Phase 3: the number of participants involved is typically in the 1000s. Individuals who will benefit from the treatment are involved in this phase. The main purpose is to assess the efficacy of the treatment on many thousands of participants. Multiple studies of this phase are required to obtain approval by regulatory bodies.

Phase 4 (post-approval): post-approval refers to the period after a treatment/intervention has been approved by a regulatory agency and is now available to patients for use in clinical practice. During this phase also referred as post-marketing, data is collected to evaluate the long-term safety and effectiveness of the treatment in real-world settings. The treatment effectiveness, safety profile and side effects are reported in this phase among different types of populations. 

Monitoring and safety

Running a clinical trial requires the collaboration of different groups of people who monitor the study and aim to ensure participants’ safety and health. 

Research team

Principal investigator is the person who leads the study. They are healthcare providers with experience in research and in clinical practice with the disease studied.  They are responsible for the safety of all the patients and adhering to Good Clinical Practice.

Study coordinators* manage administrative tasks and delegated clinical tasks. They are responsible for interacting with participants, corresponding with external parties, and reporting to the principal investigator and regulatory authorities.

Study physicians* can administer the medical intervention to patients. They ensure patient follow-up and monitor health status throughout the study. They report any side effects or health issues. 

Study nurses* can be involved in patient recruitment and in patient care by providing medical interventions and guidance to patients. 

Biostatisticians and data managers are responsible to collect, analyze and interpret data. 
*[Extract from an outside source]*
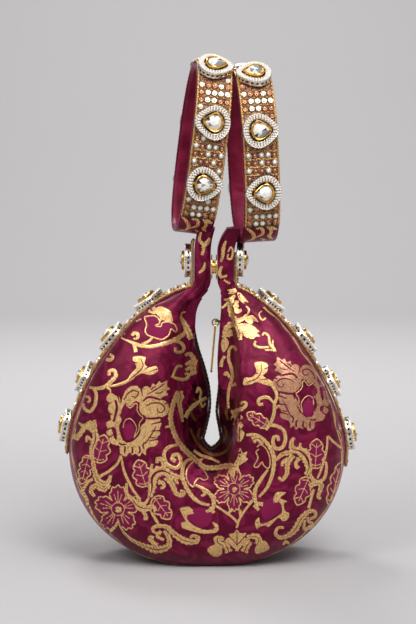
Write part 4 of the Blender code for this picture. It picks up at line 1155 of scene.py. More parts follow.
# stems: widths in millimetres, then the points x, y, x, y of the frame; outlines: their points alone
leftStems = (
    ((0.8, 2.2, 3.4, 2.4), (121, 320.5, 131, 310.5, 139.5, 304, 147.5, 302.5, 153, 307, 155.5, 314)),
    ((3.8, 3.2, 2.4, 1.2), (139, 321, 136.5, 315, 139.5, 310, 147.5, 310.5, 154, 313.5)),
    ((1.2, 2.8, 2, 0.8), (163, 290.5, 168, 288.5, 176.5, 284.5, 184, 282.5)),
    ((0.8, 2.4, 2.6, 2.8, 3.2, 2.2, 1), (121, 338, 133.5, 343, 142, 346, 152, 346.5, 167, 343, 175, 339.5,
     182.5, 335, 185.5, 330, 184, 324, 181, 318, 182, 313, 185.5, 312)),
    ((1.6, 2.2), (152.5, 337.5, 149, 341, 142, 344.5)),
    ((2, 2.8), (133.5, 343, 135, 348, 136, 352)),
    ((2.2, 2.4, 1.4), (132, 335.5, 134, 333, 137.5, 334, 137.5, 338, 133.5, 339)),
    ((1.4, 2.2, 2.4, 1.8), (158, 345.5, 167, 342, 174, 341, 181, 343, 184, 348, 181, 352, 175.5, 351.5,
     175.5, 347.5)),
    ((3.4, 3.4, 2.4, 1.8), (110, 341, 106.5, 346, 104.8, 352, 106, 358.5, 110.5, 360, 113, 356.5, 110,
     354.5)),
    ((1.6, 2.6, 3, 2.8, 2.2), (88, 387, 95, 388.5, 101, 388, 106, 386, 109.5, 383, 114, 378.5, 116, 375,
     114, 370.5, 109.5, 371, 109, 375.5)),
    ((1.2, 2.4, 1.8), (109, 386.5, 116, 385.3, 123.5, 383, 130, 379.5, 134, 377)),
    ((1.6, 0.8), (107, 388, 110, 389.5, 110.5, 393)),
    ((2.2, 2.4, 2.4, 2, 1.8), (93, 387.5, 96, 393, 96, 400, 94.5, 406, 90, 411.5, 85, 409, 83, 403.5, 84.5,
     398, 88.5, 397, 90, 400.5, 87.5, 402.5)),
    ((1.2, 2, 1.6), (83.5, 382, 82.5, 392, 81, 403, 76.5, 412.5, 72, 419.5, 68, 427)),
    ((2.5, 3.2, 3.5, 2.6), (73.5, 430, 76, 438.5, 80, 434, 84, 428.5, 91.5, 421)),
    ((2.4, 3, 5.5, 4, 2.4, 3, 4.5, 3.5, 2), (94.5, 420, 95, 430, 95.5, 440, 92, 450, 93, 460, 94.5, 470, 97,
     478, 102, 483, 108, 482.5, 111, 475)),
    ((2, 3.6, 4, 2.4), (94.5, 496.5, 91, 490.5, 95.5, 485.5, 104, 489.5, 110, 484.5)),
    ((2.4, 2.2), (82.5, 490.5, 87.5, 482.5, 93, 479)),
    ((2.8, 2.4, 1.8), (76.5, 486.5, 83.5, 493.5, 87.5, 501.5, 85.5, 505, 81, 499)),
    ((1.6, 3, 2), (69, 448.5, 72, 458, 69.5, 465, 71.5, 472)),
    ((1.8, 2.4, 1.2), (86.5, 442, 87.5, 436.5, 91.5, 440.5)),
    ((1.6, 2, 2), (121, 455.5, 117, 464, 109, 471, 98, 477.5)),
    ((1.4, 2, 1.6), (121, 455.5, 123.5, 469, 126.5, 477, 133.5, 490.5, 140.5, 499.5)),
    ((1.8, 2.6, 3, 2.6, 1.4), (126.5, 483, 127, 493.5, 135.5, 502.5, 144.5, 503.5, 149, 497.5)),
    ((2.4, 4.6, 5, 3.4, 2.2), (131, 497, 138, 506, 147, 508.5, 153, 506, 156, 511)),
    ((1.6, 2.8, 2), (142, 510, 147, 518, 143.5, 518.5)),
    ((1.2, 2, 2), (149, 508, 153, 515, 159, 525)),
    ((3, 6, 8, 7, 4, 2.4), (150, 497, 152, 487, 152, 478, 157, 472, 164, 471, 172, 475, 182, 478)),
    ((4.6, 3.4, 3, 2), (160, 472, 164, 466, 162, 460, 157.5, 458.5, 157, 463)),
    ((4.2, 3.6, 3, 2), (166, 477, 172, 484, 176, 493, 182, 495.5, 184, 492, 180, 491)),
    ((3.4, 2.6, 1.8), (158, 482, 163, 483, 164, 487, 160.5, 488)),
    ((3, 2.6, 1.6), (169, 475, 175, 479, 178, 484)),
    ((2.4, 1.6), (152, 474, 151, 469, 152.5, 464)),
    ((2, 2.4, 2.6, 2.6, 2.8, 2.6), (178.5, 444.5, 168, 447.5, 164, 454.5, 167, 464, 175.5, 468, 180.5, 464,
     179.5, 456, 174.5, 454.5, 172, 459, 175.5, 461)),
    ((1.6, 2.6, 3, 2.8, 1.6), (196, 458, 186.5, 461, 182.5, 469, 183.5, 481, 191.5, 495.5, 201, 503, 210,
     505)),
    ((0.8, 1, 0.9), (203, 459, 193, 462, 187, 470, 187, 480, 193, 487, 195, 482, 199, 478, 204, 480, 208,
     478, 205, 472, 199, 463)),
    ((1.6, 2.6, 3, 2), (195.5, 485, 206, 490.5, 213, 498.5, 213, 508, 206, 512)),
    ((2, 2.4), (210, 507, 214, 513)),
    ((2.4, 2.2, 1.4), (203, 489, 205, 494, 201, 496)),
    ((1.2, 2.4, 3, 4.2, 4.6, 3, 1.8), (161, 534.5, 154, 532, 153, 528, 158, 526, 167, 527, 172, 532, 180.5,
     538.5, 187.5, 541.5, 196.5, 541.5, 198, 537.5, 192.5, 535.5, 190.5, 538.5)),
    ((0.8, 2, 3, 5.5, 4, 2), (119, 524, 123.5, 532, 131.5, 539.5, 143.5, 545.5, 157, 549.5, 168, 546.5, 169,
     538.5, 164, 530.5)),
    ((2.2, 3, 2.2), (158, 545, 151, 541, 150, 537, 154, 538)),
    ((2, 2.4), (164, 540, 157, 536, 161, 531)),
    ((1.6, 2), (118.5, 520, 115, 527, 110, 531.5)),
    ((2.4, 4.2, 4.4, 3.6, 2.6), (181.5, 318, 184, 323, 187, 329, 190, 336, 194, 347.5, 198, 356.5)),
    ((2, 3.6, 2.6), (185, 355.5, 190, 354, 196.5, 362.5)),
    ((2, 3.6, 2.6), (185.5, 365, 190, 362.5, 196.5, 364.5)),
    ((2, 3.4, 2.4), (185.5, 370.5, 190, 368, 196, 368.5)),
    ((1.8, 3.2, 2.4), (188, 376, 192, 373, 196.5, 372)),
    ((1.4, 2.2, 2.4, 1.6), (171, 376, 177, 378.5, 184, 379.5, 188.5, 376.5, 187, 373.5, 184.5, 374.5)),
    ((1.8, 1.6), (173, 376, 175, 370, 178, 366, 182, 366.5)),
    ((5, 4.4, 3, 2.6, 1.6), (179, 391.5, 180.5, 397, 179, 402, 181, 412, 182.5, 422)),
    ((2.4, 3.2, 3.4, 3.2, 3.4, 3.8, 3.8, 3.8, 3.4, 3.8, 4.4), (177.5, 391, 173.5, 403, 170.5, 416.5, 172,
     426, 176, 437.5, 183, 448, 192.5, 457, 203.5, 466.8, 214.5, 467.8, 227.5, 466, 237, 467)),
    ((1.4, 2), (165, 427.5, 170, 426.5, 174, 432)),
    ((2, 2.2, 1.6), (193.5, 450.5, 201.5, 455.5, 211, 458.5, 219.5, 462.5)),
    ((3, 3, 2.4), (185, 417.5, 191, 408, 199.5, 401.5, 209, 396.5)),
    ((1.6, 1.8, 1.4), (196.5, 393, 198.5, 387.5, 201, 392.5, 200, 398, 202, 407, 205.5, 403)),
    ((1.4, 2.4, 2), (201, 232, 199.5, 240, 204, 246, 202, 255)),
    ((2, 3.2, 1.4), (210, 238, 207, 243, 202, 248)),
    ((1, 2.4, 1.4), (205, 262, 204, 268, 199, 273)),
)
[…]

*Note that coordinators, physicians and nurses can all administer medication if delegated to do so. 

Clinical trials are monitored by independent entities to ensure patient safety, respect of study protocols and ethical practices along the process. 

Among these entities, Research Ethics Boards approve the study by reviewing the protocol, its safety, potential benefits over risks, and respect of ethics. Ethic committees are composed of healthcare professionals, researchers, lawyers and community members. They also approve following protocol modifications. 

The sponsor is the entity (e.g., a company or contract research organization, academic organizations, research groups) which is responsible for the overall conduct of the trial. The sponsor provides the financial and material resources to accomplish the clinical trial. 

Regulatory authorities such as Health Canada set and enforce health standards. Health Canada reviews and approves studies, as well as other regulatory submissions related to authorization. It plays a critical role in ensuring that clinical trials meet rigorous standards and are conducted safely and ethically.

Results and outcomes

How are clinical trials used to improve patient care?

Clinical trials are crucial evidence-based studies that enable the development and distribution of novel treatments and medical interventions to patients and the general population. They represent a high level of trusted scientific evidence and proof due to the rigorous structure followed to obtain valid results. Clinical trial results help physicians and healthcare professionals to better treat patients with up-to-date information in clinical practice. 

Future of clinical trials

Psoriasis and arthritis psoriasis clinical trials aim to develop and evaluate new medications to treat patients, manage their symptoms and enhance their overall quality of life. The results of clinical trials have an impact on physicians’ clinical decision making. Therefore, it is essential to have a diverse group of participants in these trials to ensure that the treatment is safe and effective for all patients, regardless of their age, gender, ethnicity, disease severity, or overall health status. The involvement of participants in clinical trials is crucial for the advancement of medical knowledge and the development of new treatments/medical interventions that can improve patient care.